Families are vital for society and each individual. Inside this family association, there are innumerable opportunities to have good moments together, and create pleasant memories. There are also many challenges and some of these can be avoided if we have the right perspective. We can ask from any parent, or spouse if they had a moment of power struggle, and most will probably say they had.  Control, hierarchy, and power relations are crucial to help a family know how to deal with problems. 

“In healthy, well-functioning families, there is a clear hierarchy between parents and children. Parents are the “executive committee” and the “board of directors” of a family. As with any other leadership position, parents should not be harsh, domineering, or dictatorial, but they are the leaders of the family, and the children need to follow that leadership”.(Miller, 2008)

In order to make a power relations harmony work in families, couples relationship should be of partnership. Some principles will guide us into this direction:
  • Husbands and wives are equal.
  • Husbands and wives have different responsibilities, but they function as equals.
  • A husband’s role as patriarch gives him the responsibility to serve his wife and family.
  • Husbands and wives work together as partners.


  • What the world thinks

In the world today both man and woman are being flooded with the idea of being “the boss”. This approach will not help our families union, but repel each other. To handle challenges with unity and love, couples need to have respect and know that power means that we are to serve and love one another, instead of bossing around. There are traditions that teaches girls to submit themselves when they marry, and I remember I was given this idea too. Unfortunately boys are also taught they are to dominate not only girls, but any person that is below or different of them in someway.
  • What Jesus teaches
But Jesus Christ taught: “but whosoever will be great among you, let him be your minister; And whosoever will be chief among you, let him be your servant: Even as the Son of man came not to be ministered unto, but to minister, and to give his life a ransom for many (Matthew 20:25–28).”

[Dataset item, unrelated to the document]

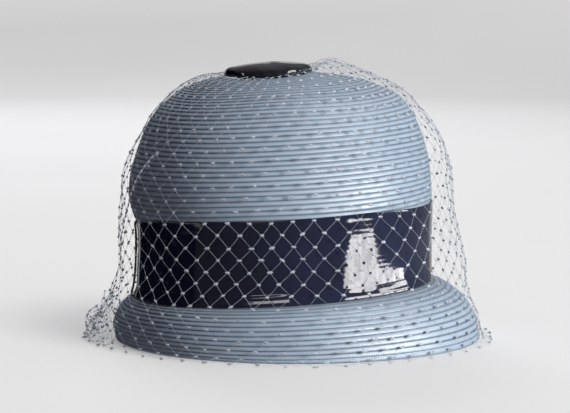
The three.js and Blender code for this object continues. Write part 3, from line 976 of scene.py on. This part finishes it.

It’s a joy to have a husband that understands his role and my role in the family, respects me, and talks to me so we can make decisions together. We are now teaching our children to control their ego, or natural man that makes us want to exercise dominion on others. Instead, we are teaching them to respect, serve, and  love one another because love doesn’t desire to control others. The harmony in our family is visible when we treat each other and our children with respect and love. I really feel we are one because of the way we approach power relation in our family.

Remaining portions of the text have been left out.